Age cuts a different way. Younger Jews are markedly less intensely concerned — just 46% of those under 35 say they are “very concerned,” compared to 70% of those 65 and over. Like every other group, however, they remain concerned overall (85%).

The consensus breaks down further when voters are asked about the origin of antisemitic threats. Looked at denominationally, nearly two-thirds of Orthodox Jews think the danger comes from the left (63%), with a significant minority pointing to the right (26%). Reform and unaffiliated Jews look similar to each other: about 50% say the danger is on the right and 30% on the left. Conservative Jews are more ambivalent, with 48% pointing to the left and 27% to the right. Every denomination included sizeable minorities who saw danger from both sides or were unsure.

The same divide tracks with political affiliation. Two-thirds of Democrats (66%) said the danger is mostly from the right, while nearly three-quarters of Republicans (74%) said it is primarily from the left. Independents were more divided, with 48% naming the left and 28% the right. Between 11%-16% of respondents in each political group said the danger comes equally from both sides.

Jews are also not unified on whether and how to address antisemitism at the ballot box. Orthodox and Conservative voters say they will weigh antisemitism heavily in their choice for whom to vote this fall. Almost half of Orthodox Jews (48%) and over a third of Conservative Jews (36%) rank antisemitism among their top two voting issues, as opposed to 22% of Reform Jews and just 17% of unaffiliated or other Jews. That same denominational split appears when voters are asked whether they could support a candidate who disagreed with them on antisemitism. Almost a third of Orthodox Jews (32%) and a quarter of Conservative Jews (26%) said they could not vote for a candidate who disagreed with them, compared to 17% of Reform and 19% of unaffiliated Jews.

From a political perspective, Democrats are the least likely to treat antisemitism as a major voting issue, with only 14% ranking it among their top two priorities in choosing a candidate. More than half of Republicans (54%) and more than a quarter of independents (28%) did the same.

Conceptually, antisemitism and Israel may be distinct issues, but this survey reveals that in practice they follow similar patterns in the American Jewish community. Almost a third of Orthodox Jews (30%) and a quarter of Conservative Jews (26%) rank Israel among their top two concerns when voting, as opposed to 10% of Reform and 16% of unaffiliated Jews. The divide is even starker when the data is parsed based on political affiliation: just 7% of Democrats name Israel among their top two issues, as opposed to almost a third of Republicans (31%) and a quarter of independents (28%).
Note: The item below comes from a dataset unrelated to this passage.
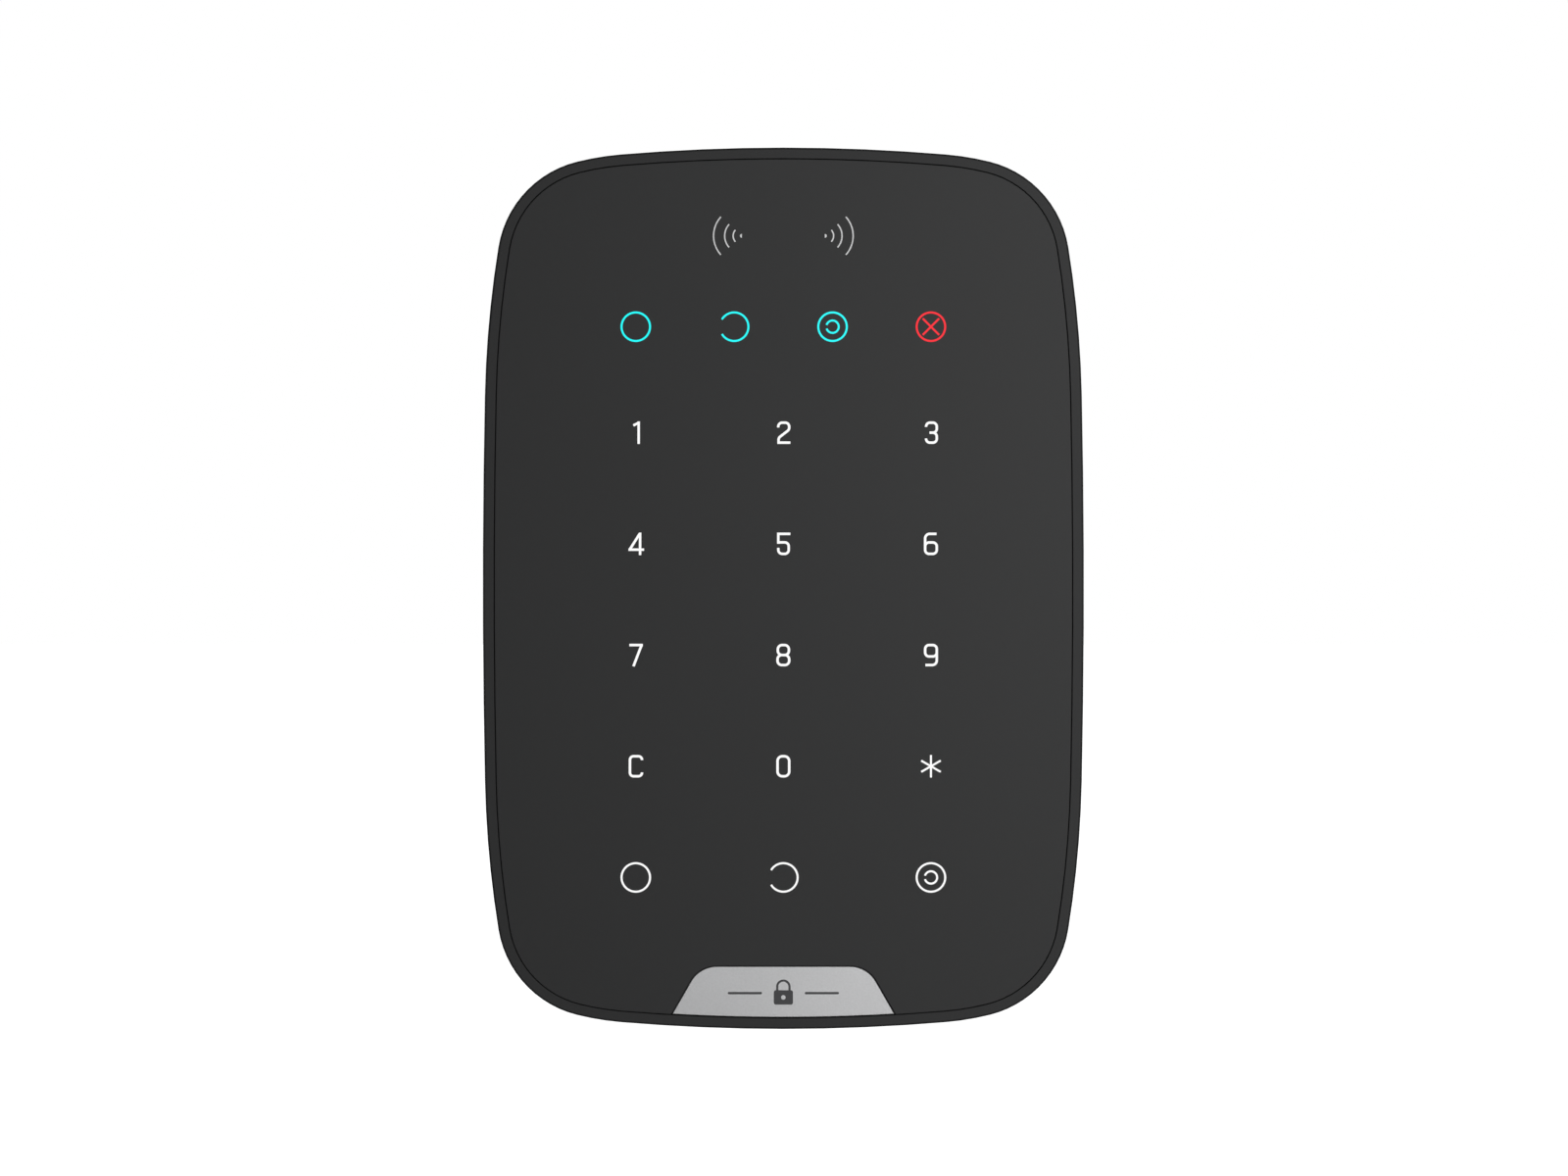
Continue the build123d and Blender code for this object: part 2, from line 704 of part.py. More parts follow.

The survey also reveals similar patterns regarding the status of antisemitism and Israel as “dealbreaker” issues that would prevent them from voting for a candidate even if they agreed with the candidate’s other views. When respondents were asked about which issues would disqualify candidates if they disagreed with them, 20% selected antisemitism as their dealbreaker and 17% selected Israel, the latter of which tied with “the future of democracy.” The survey also sheds more light on how a candidate’s position on Israel would affect vote choice. 13% of Jewish voters overall said they could not support a candidate who was “insufficiently supportive” of Israel, which 4% said that they could not support a candidate who backed “the bad conduct of the Netanyahu government.” For the other 83%, Israel was not considered a dealbreaker issue.

But this holds only for voters over 35. Among Jewish voters under 35 the pattern reverses: just 7% said they could not vote for a candidate insufficiently supportive of Israel, while 11% said they could not vote for one who supported the conduct of the Netanyahu government.

The denominational breakdown follows the same fault line. For Orthodox and Conservative Jews, a dealbreaker means a candidate who is not supportive enough of Israel: 27% of Orthodox and 28% of Conservative Jews cited insufficient support, as opposed to just 2% of each who cited the Netanyahu government’s conduct. Reform Jews lean the same way but slightly less so (10% versus 4%). Among unaffiliated Jews, the direction reverses, with 7% naming support for the Netanyahu government’s bad conduct as their dealbreaker, as opposed to just 5% who cited insufficient support for Israel — though these denominational figures rest on small sub-samples, since the question was asked only of the minority who named a candidate’s position on Israel as a dealbreaker in the first place. In this case, the clear and consistent direction of the split matters more than the precise percentages.

This tracks with political affiliation as well. Israel as a dealbreaker for candidate choice rises sharply from left to right, named by just 9% of Democrats, as opposed to 27% of independents and 28% of Republicans. And the direction follows the same pattern: the insufficient-support dealbreaker is concentrated among Republicans (26%) and independents (21%), as opposed to only 4% of Democrats. Democrats are the group most likely — though still only modestly, at 5% — to name a candidate’s support for the Netanyahu government’s bad conduct as a dealbreaker when voting for a candidate.

This survey, though designed to capture voter behavior in advance of the midterms, reveals something deeper about our communities’ beliefs about antisemitism itself. American Jews are nearly unanimous that antisemitism is real and dangerous, but different segments of our community understand the threat in fundamentally different ways. For Orthodox and Conservative Jews, antisemitism is felt as an acute danger from the left, bound up with hostility to Israel and central to how they evaluate public life. For Reform Jews, the threat is also widely felt as acute, but more often located on the right and less likely to function as a political litmus test; among unaffiliated Jews, concern is both less intense and less decisive. What looks like one consensus is, in practice, several overlapping ones that agree on the conceptual problem of “antisemitism” while diverging over its source, its politics, and what taking it seriously requires.